There seems to be a trend about turning Algerian Arabic into an official language or something of the sort... I wonder where it comes from and about its supporters motives (some being "anti-Arabic")...

It's fair to mention the gender of the Chaoui/Arabic dictionary's author but it's best to mention her name, Khadidja Saad :)

Nadia Ghanem said...

Thank you MnarviDZ! I hadn't mentioned Khadija Saad's name as I didn't know it and forgot to insert in my comment I was mentioning gender until I was told who it was! Done, thanks to you and amended :)

If it's the same trend we both mean, then yes, I've seen the call for Algerian to become an official language. I'm not sure either of their motives nor of the consequences of officialising a language.

What I'd like to see eventually is to have certain facts straightened out: French and Modern Arabic are foreign languages, I mean they are not the native languages of Algeria (although of course they have been present in the country/region for centuries). And I'd like to see Algerian recognised as a separate, independent language, the origin of which is not yet known (because it has not been studied/looked into in a cool and collected manner) but the influence of which is plural - just as any other language has been influenced by the grammar and vocabulary of the languages that came into contact with it.

Does that kind of call bother you? And why do you think they are anti-Arabic?

Thanks for dropping by anyways :)

MnarviDZ said...

Well I am obviously no linguist but I don't understand why you say Algerian dardja's origin is unknown. If you consider the dardja spoken in the hauts plateaux and southward, or if you remove the French vocabulary from the dardja travesty that is spoken today in the North's big cities, then most words are Arabic. The extent of vocabulary coming from Amazigh, Turkish or Persian languages depends on geography and history.

I do love dardja but I would in no way support its recognition as Algeria's language. I am busy enough with Tamazight :)

As to anti-Arabic, I didn't mean all those who support dardja. But some of them have always been against Arabic sayins it wasn't evolved enough, not suitable for today's challenges... and now you find them defending a dialect which is not even fit to handle a discussion alone.

Nadia Ghanem said...

I'm probably expressing myself badly, you don't need to be a linguist and in fact, I'm not a linguist :) what I mean by origin is: what is Derja's root and what is its skeleton (as you say once loan words from Fr/Turkish/Spanish, etc are put to the side, what do we see: Arabic and Tamazight).

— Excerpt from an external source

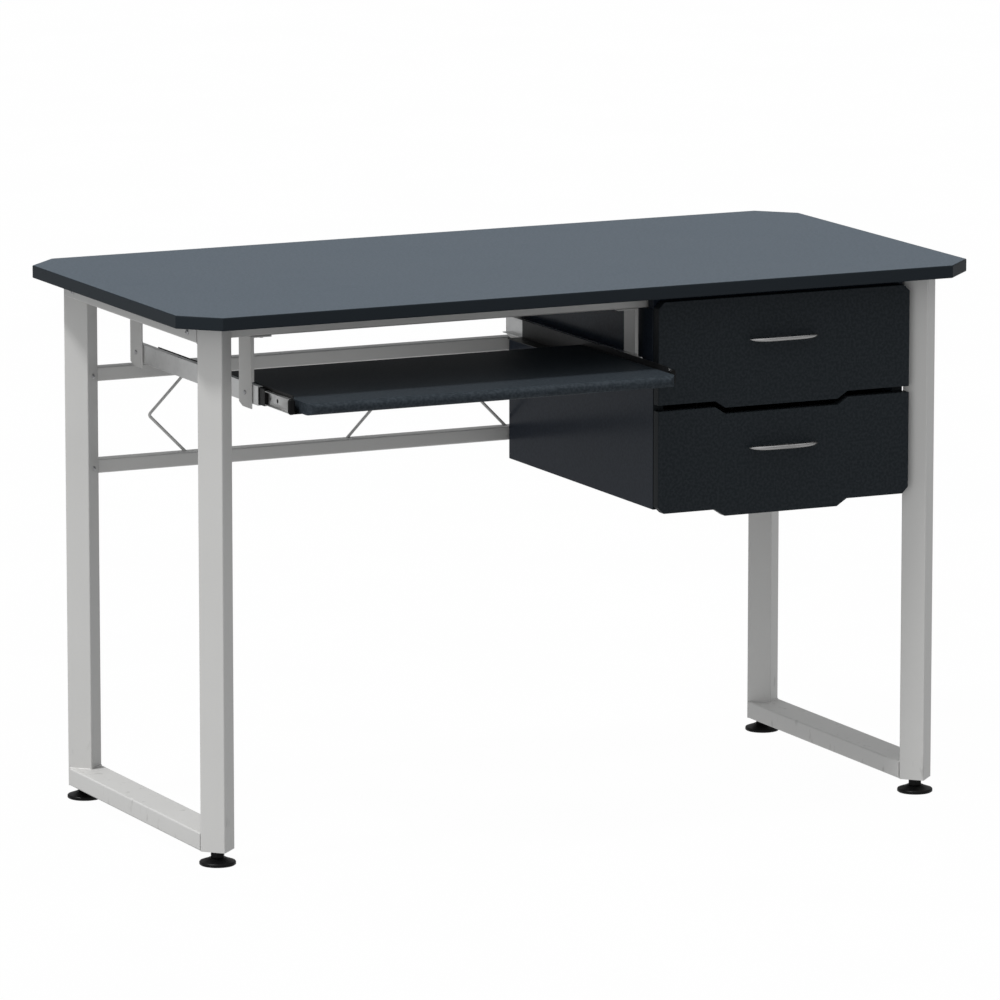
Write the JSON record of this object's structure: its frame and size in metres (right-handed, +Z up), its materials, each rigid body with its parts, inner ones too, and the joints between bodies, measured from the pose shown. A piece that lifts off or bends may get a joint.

A language is a grammatical structure + vocabulary. Clearly Algerian is made in great part of ancient and modern Arabic vocabulary (we'd have to define what Arabic we're talking about also) but Algerian isn't Arabic in the sense that, before Arabic came to Algeria, there was already a language or there were several that morphed as they incorporated Arabic.

That's what I mean by we don't know Derja's origin/root. To my knowledge, vocabulary in Derja is studied (etymologies and all that) but Derja's structure is understudied.

Haha, well couldn't people work on both being made official :) It would be terribly unfair to see Derja official but not Tamazight, or the reverse.

Oh, I see the people you mean but haven't encountered any in the flesh so far. Would make interesting debates though.

That's no doubt what's needed, open debates and debunking myths.

Lameen Souag الأمين سواق said...

Nice post. There is a Moroccan Arabic-English dictionary published by Georgetown, and a Tunisian Arabic-English one by the Peace Corps, but not one for Algerian Arabic as far as I know.

The origin of Darja is really quite well understood, notwithstanding the efforts of people like Abdou Elimam to re-mystify it. The structure and the vocabulary are both mostly Arabic, with varying amounts of influence from the two main languages of pre-Islamic North Africa – Berber and Romance (Vulgar Latin) – but no demonstrable influence from Punic, even though Punic may have survived into the Islamic period in parts of Libya. (And it's not for want of looking - Punic influence on Berber was successfully demonstrated decades ago, after all.) The most important structural differences between Darja and Fusha – no case marking, no dual agreement, no feminine plural agreement, preference for subject-verb-object order – are shared with many or all Middle Eastern 3ammiyyas, and the Persian, Aramaic, and Coptic loans in Darja bear witness to the language's path westward. The previous languages of Algeria didn't gradually morph into Darja, much as we might like them to have done so; they were replaced by Darja.

Ed McAllister said...

There was also a long history of teaching Darja to nuns/priests during the colonial era, as a vehicle for their "social work". This expertise was turned into a new language course - La methode Kamel - after independence in the early-70s, used to teach Darja to European cooperants coming to work in Algeria. The same course is still taught to foreigners, complete with amazing original 70s drawings for the dialogues, at the Centre Diocesain Les Glycines in Algiers, which is where I learned Darja. The teachers, with are a veritable lifetime of experience, are an amazing source of information. No dictionary though.

Cyril said...

I love this answer. This is exactly how I feel. Sometimes I don't understand how people don't realize this fact. We attempted to get rid of one language (french) only to adopt another foreign language (arabic) while ignoring our own language. It's absurd to me.